NEC Article 230.79 (C) will tell you that a one family dwelling minimum service size would be a 100A minimum. I would say that it would meet your requirements except for the charging stations. To be safe you would probably want to calculate them in at 100% of the load (2 @ 48A draw = 96A). So that would give us a 200A panel in this garage area.

Using that information I would suggest you look into providing a separate 200A service for you detached garage.

This would also fix a few of the questions I would have about your feed to the garage from your main panel.

Such as:

I know you mentioned the USE-2 conductor size but your main shows a different cable being connected to the 50A breaker you designated as the garage feed. It is the amperage size of that conductor that you need to be concerned about.

The sub-panel is connected to this feed by a 50A breaker and right there in front is a nice nick in the use-2.

And the split bolt connectors tying in the use-2 to the conductors attached to the 50A breaker. Are they AL/CU rated?

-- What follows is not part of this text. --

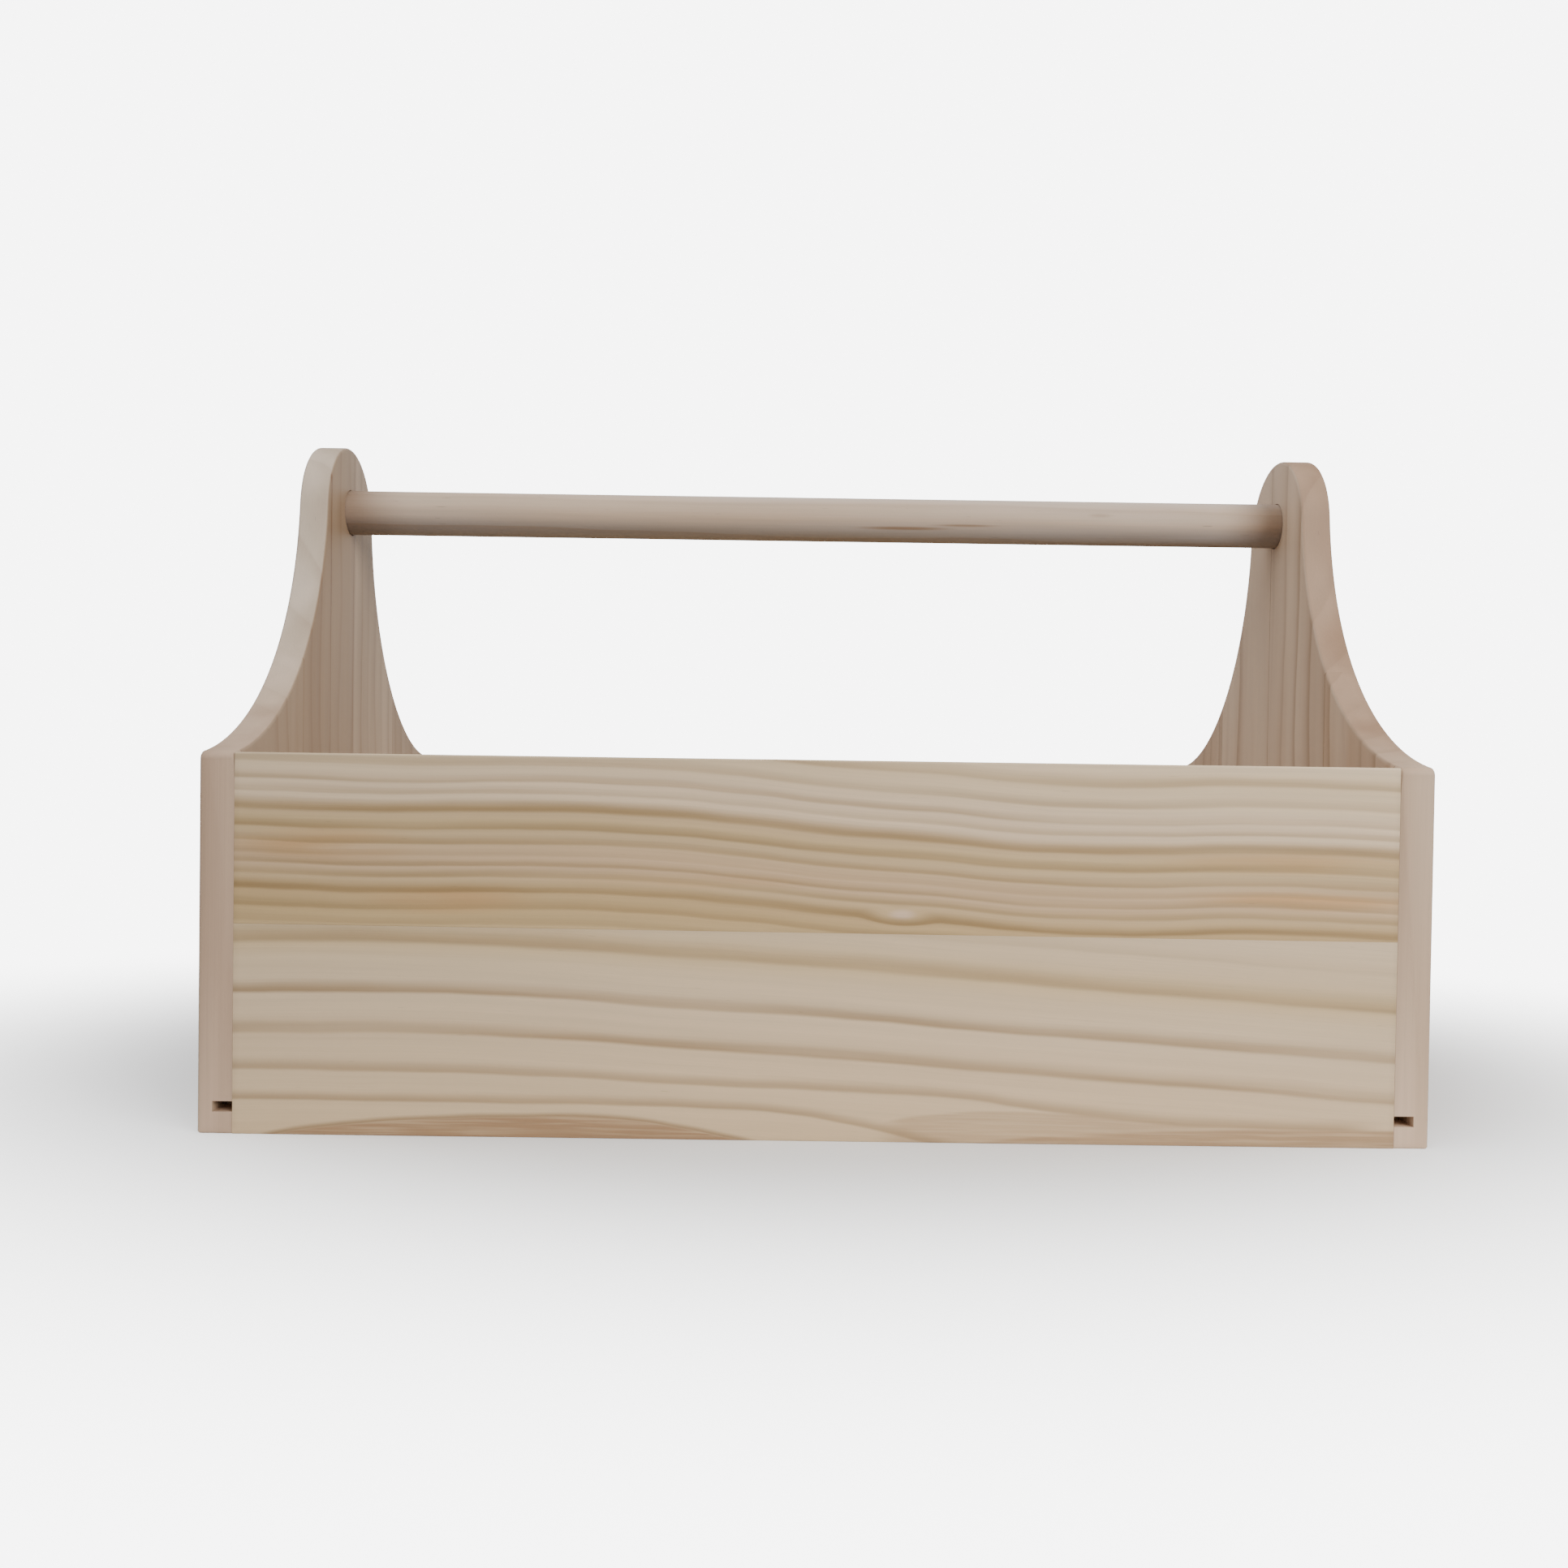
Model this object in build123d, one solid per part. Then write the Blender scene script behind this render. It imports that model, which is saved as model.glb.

Finally, from a design standpoint, I never liked the idea of running about half of the load through a load center into another panel. If nothing else set two main breakers at the meter and run a separate feed to the panel in the garage. This prevents over heating and if that leads to a failure you now have to replace you main panel while your main house is without power. In other words diversify your loads.

So you said you were doing some research, I hope these are a few ideas to kick around. Good luck.